Huit ans et deux jugements plus tard, des gains ont été réalisés, rappelle la présidente du CSF, Marie-France Lapierre, mais les conclusions de la juge Loryl Russell, devant la Cour suprême de la Colombie-Britannique en septembre 2016, puis celles de la Cour d’appel de la Colombie-Britannique, en juillet 2018, laissent planer une menace.
«Nous ne sommes pas d’accord avec l’interprétation faite par les tribunaux, notamment en matière d’équivalence réelle et nous voulons que notre cause ait un impact national. On veut envoyer le message aux provinces qu’elles ne peuvent pas se cacher derrière l’article 1er de la Charte canadienne des droits et libertés pour ne pas financer l’éducation en français.»
«J’ai deux enfants, ils seront tous les deux diplômés d’ici la fin de l’année prochaine. Ce n’est pas donc pour moi que je fais ça, mais pour l’avenir de notre culture et de notre langue»
– Marie-France Lapierre, CSF
Selon le CSF, cette cause juridique aurait coûté jusqu’ici environ 18 millions de dollars, pour des gains obtenus auprès de la province, sous la forme d’une enveloppe d’investissements distincte, de 52,7 millions de dollars dans le dernier budget. Il s’agit du troisième recours juridique contre le gouvernement provincial depuis la création de la FPFCB en 1979.
La cause sera-t-elle entendue?
Reste à déterminer si les neuf juges accepteront d’entendre la cause de la FPFCB et du CSF. Une décision est attendue au plus tard au début de l’année 2019.
«Si la Cour suprême du Canada décide de ne pas entendre cette cause, alors les provinces et territoires auront les coudées franches et pourront s’appuyer sur le jugement de la Cour d’appel de Colombie-Britannique», prévient l’avocat du CSF, Mark Power.
Un jugement qui remet notamment en cause la définition jusqu’ici utilisée de l’équivalence réelle.
«Dans ce jugement, on estime que pour comparer une école de langue française à une école de langue anglaise, il faut prendre des écoles de même taille avec les mêmes effectifs et que si l’école de langue française est plus petite, elle devrait avoir des infrastructures – comme un gymnase, des laboratoires… – proportionnelles à sa taille. Jusqu’ici, on se basait avant tout sur un objectif de résultat, à savoir permettre aux élèves des écoles de langue française d’avoir des infrastructures qui leur permettent d’atteindre des résultats similaires à ceux des écoles anglaises.»
Impact au Canada
Autre première, la possibilité pour une province d’utiliser l’article 1er de la Charte [qui permet à une province ou au fédéral de se soustraire, sous certaines conditions, au respect de certains droits et libertés] pour ne pas financer adéquatement les écoles de langue française.

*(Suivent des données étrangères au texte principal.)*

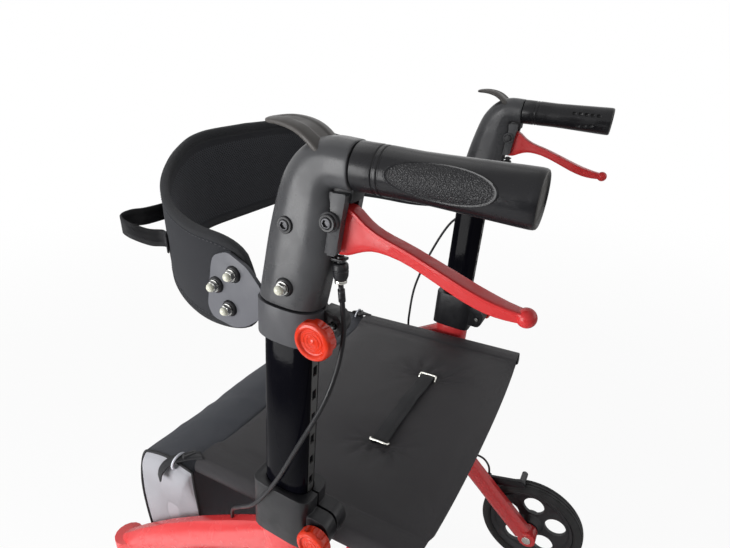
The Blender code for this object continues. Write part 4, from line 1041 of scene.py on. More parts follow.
def puff(made: bpy.types.Object, pressure: float, cap: float, held: Callable[[Vector], bool]) -> None:
    """Fills a cloth shell with air in a cloth simulation, and keeps the result in its mesh.

    Args:
        made: the shell.
        pressure: the pressure inside it.
        cap: how far a point may move.
        held: which points are sewn down.
    """
    deselect()
    mesh = made.data
    starts = [vertex.co.copy() for vertex in mesh.vertices]
    group = made.vertex_groups.new(name="sewn")
    group.add([vertex.index for vertex in mesh.vertices if held(vertex.co)], 1.0, "ADD")
    modifier = made.modifiers.new("cloth", "CLOTH")
    settings = modifier.settings
    settings.quality = 4
    settings.vertex_group_mass = "sewn"
    settings.use_pressure = True
    settings.uniform_pressure_force = pressure
    settings.effector_weights.gravity = 0.0
    for moment in range(1, 21):
        bpy.context.scene.frame_set(moment)
    bpy.context.view_layer.objects.active = made
    made.select_set(True)
    bpy.ops.object.modifier_apply(modifier=modifier.name)
    bpy.context.scene.frame_set(1)
    made.vertex_groups.clear()
    most = 0.0
    for vertex, start in zip(mesh.vertices, starts):
        step = vertex.co - start
        most = max(most, step.length)
        if step.length > cap:
            vertex.co = start + step * (cap / step.length)
    log.info("%s swelled by up to %.1f mm, kept to %.1f mm", made.name, most * 1000, cap * 1000)


@dataclass
class Studio:
    """The camera at the photograph's place, a pale floor and plain soft light."""

    eye: Point = (-0.5447, -0.2916, 0.9717)
    yaw: float = 28.55
    pitch: float = 22.71
    roll: float = 0.28
    lens: float = 24.6
    floor_size: float = 60.0
    pale: float = 0.93
    aim: Point = (0.0, 0.0, 0.6)
    sky: float = 0.23
    paper: Pair = (0.8, 3.5)
    lamps: tuple = (
        ("key", (-1.3, 0.6, 0.7), 0.8, 18.0),
        ("fill", (0.9, -2.3, 1.5), 1.5, 8.0),
        ("top", (0.3, 0.9, 2.6), 1.8, 8.0),
    )

    def build(self) -> None:
        """Makes the camera, the floor, the world and the lamps."""
        self.place_camera()
        self.lay_floor()
        self.light_world()
        for name, place, size, power in self.lamps:
            self.hang_lamp(name, place, size, power)
        bpy.context.scene.view_settings.view_transform = "Standard"

    def place_camera(self) -> None:
        """Sets the camera where the photographer stood."""
        data = bpy.data.cameras.new("camera")
        data.lens = self.lens
        data.sensor_width = 36.0
        data.clip_start = 0.02
        camera = placed("camera", data)
        yaw, pitch = math.radians(self.yaw), math.radians(self.pitch)
        ahead = Vector((math.cos(yaw) * math.cos(pitch), math.sin(yaw) * math.cos(pitch), -math.sin(pitch)))
        right = ahead.cross(Vector((0, 0, 1))).normalized()
        up = right.cross(ahead)
        tilt = math.radians(self.roll)
        across = right * math.cos(tilt) + up * math.sin(tilt)
        up = up * math.cos(tilt) - right * math.sin(tilt)
        turned = Matrix((across, up, -ahead)).transposed().to_4x4()
        camera.matrix_world = Matrix.Translation(self.eye) @ turned
        bpy.context.scene.camera = camera

    def lay_floor(self) -> None:
        """Lays a white floor that keeps the shadows and looks pale to the camera."""
        deselect()
        bpy.ops.mesh.primitive_plane_add(size=self.floor_size)
        floor = bpy.context.object
        floor.name = "floor"
        white = bpy.data.materials.new("floor_white")
        recipe = Recipe(white)
        recipe.shader.inputs["Base Color"].default_value = (self.pale, self.pale, self.pale, 1.0)
        recipe.shader.inputs["Roughness"].default_value = 0.9
        glow = recipe.node("ShaderNodeEmission", {}, {"Color": (1, 1, 1, 1), "Strength": 1.0})
        away = recipe.node("ShaderNodeVectorMath", {"operation": "LENGTH"}, {0: recipe.place()})
        share = Amount(recipe, away.outputs["Value"]).between(*self.paper) * (1 - self.pale) + self.pale
        seen = Amount(recipe, recipe.node("ShaderNodeLightPath", {}, {}).outputs["Is Camera Ray"]) * share
        surfaces = {0: seen, 1: recipe.shader.outputs[0], 2: glow.outputs[0]}
        mixed = recipe.node("ShaderNodeMixShader", {}, surfaces)
        recipe.feed(recipe.tree.nodes["Material Output"].inputs["Surface"], mixed.outputs[0])
        floor.data.materials.append(white)

    def light_world(self) -> None:
        """Makes the world plain white to the camera and in reflections, and softer as light."""
        world = bpy.data.worlds.new("studio")
        bpy.context.scene.world = world
        recipe = Recipe(world, "Background")
        rays = recipe.node("ShaderNodeLightPath", {}, {}).outputs
        seen = Amount(recipe, rays["Is Camera Ray"])
        for ray in ("Is Glossy Ray", "Is Transmission Ray"):
            seen = seen.maths("MAXIMUM", Amount(recipe, rays[ray]))
        recipe.feed(recipe.shader.inputs["Color"], (1.0, 1.0, 1.0, 1.0))
        recipe.feed(recipe.shader.inputs["Strength"], seen * (1 - self.sky) + self.sky)

    def hang_lamp(self, name: str, place: Point, size: float, power: float) -> None:
        """Hangs one square lamp that faces the middle of the object.

        Args:
            name: the lamp's name.
            place: where it hangs.
            size: the length of its sides.
            power: its power in watts.
        """
        data = bpy.data.lights.new(name, "AREA")
        data.size = size
        data.energy = power
        lamp = placed(name, data)
        lamp.location = place
        towards = Vector(self.aim) - Vector(place)
        lamp.rotation_mode = "QUATERNION"
        lamp.rotation_quaternion = towards.to_track_quat("-Z", "Y")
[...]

«On ouvre la possibilité pour une province d’utiliser cet article pour justifier le sous-financement ou l’absence de financement de l’éducation de langue française au motif que cela coûte trop cher», explique Me Power. «On imagine l’impact que cela pourrait avoir dans tout le Canada. Ce serait la fin de l’éducation de langue française à l’extérieur du Québec, avec toutes les conséquences que cela suppose quand on sait, comme l’explique le chercheur Rodrigue Landry, à quel point l’école joue un rôle décisif dans la transmission de la langue française et de la culture.»
Très remontée, Mme Lapierre dénonce la logique de la juge Russell.
«Elle nous dit que la province peut sous-financer nos écoles au motif que l’assimilation des francophones de Colombie-Britannique est inéluctable, mais c’est surtout si nous n’avons pas les outils adéquats, comme des écoles, que nous serons menacés!»
Les deux parties espèrent également qu’un jugement de la Cour suprême du Canada pourra également permettre de revenir sur la décision de la Cour d’appel de leur refuser les dommages et intérêts accordés en première instance pour compenser le sous-financement chronique du transport scolaire dans les écoles francophones de Colombie-Britannique.